ABC-IGNACIO CAMACHO

Sánchez debería tener cuidado con sus deseos porque a veces la suerte o el destino gastan la broma de concederlos

PASE lo que pase, ésta será ya la campaña de Vox. No sólo porque está llenando los auditorios y dejando gente en la calle mientras los demás tienen dificultades –hasta el presidente en su feudo andaluz de Dos Hermanas– para que no se noten demasiado los vacíos en los planos generales, sino porque el partido de Abascal, en un sentido o en otro, va a convertirse en el elemento determinante. Sus resultados serán la clave del desenlace. Y como su verdadera propaganda transcurre subterránea, en los grupos de whatssap, las encuestas lo tienen en buena medida fuera de su alcance. Sin recuerdo de voto anterior y sin datos fiables sobre la composición social de sus votantes no es posible medir el impacto de su irrupción en términos ecuánimes. Por eso su proyección, y sobre todo sus efectos colaterales, son ahora mismo la gran interrogante. Puede propiciar el vuelco o, lo que es más probable, garantizar la continuidad de Sánchez.
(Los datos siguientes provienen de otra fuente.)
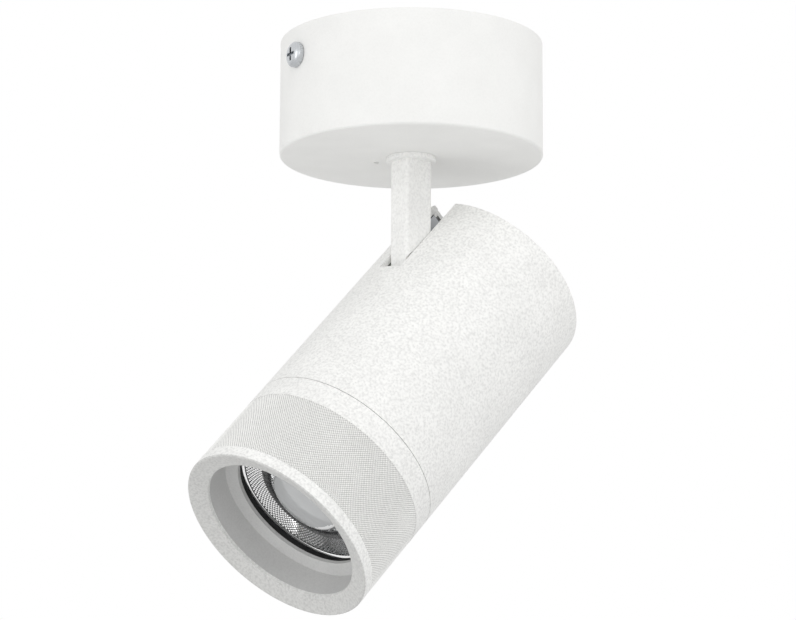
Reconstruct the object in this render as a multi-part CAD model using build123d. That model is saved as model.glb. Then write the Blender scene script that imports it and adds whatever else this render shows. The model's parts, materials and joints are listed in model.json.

La teoría y la lógica invitan a concluir que una facturación alta de Vox favorece al Gobierno en tanto que perjudica al PP y a Ciudadanos. La única certeza previa en estas elecciones es la de que el PSOE será el más votado, y por tanto se beneficiará de la ventaja en la atribución/distribución de escaños, atascando al resto de contendientes en el cuello de botella del reparto. Además, el discurso arriscado del nuevo partido actúa como un artefacto que polariza a todo el centro-derecha y estimula la reacción de sus adversarios. La Moncloa lo ha incluido en el debate televisado para situarlo en el centro del escenario: es evidente que desea potenciarlo. Al poder le interesa una confrontación simplista, de brochazos, política-espectáculo con la que disimular la evidencia de sus inquietantes aliados. Le encanta la idea de enfrentarse a Don Pelayo y confía en que, en el peor de los casos, una eclosión de Vox supere a Cs y lo empuje a sus brazos. Pero eso no va a suceder porque Rivera se autodestruiría si le hace ese regalo; bastante problema tendría con digerir su fracaso. Lo que sí ocurriría es que la irresponsabilidad sanchista dejaría un país más escindido y radicalizado, incapaz de encerrar a sus viejos demonios en el armario.

La táctica del presidente tiene otro riesgo. Lo corrió Susana Díaz y aún se debe de estar arrepintiendo de haber engordado adrede el voto del cabreo. Las estigmatizadas «tres derechas» podrían devorar a Podemos y provocar un zarandeo en esos últimos escaños de muchas provincias que están en el alero. Con el altísimo porcentaje de electores indecisos, o renuentes a declarar su opción, parece aventurado fijar techos. Los socialistas juegan con fuego: cualquier artillero sabe que un arma con exceso de pólvora provoca una sacudida de retroceso. Y hay que tener cuidado con los deseos porque a veces la suerte o el destino se regodean con ellos y gastan al que los pide la broma de concederlos.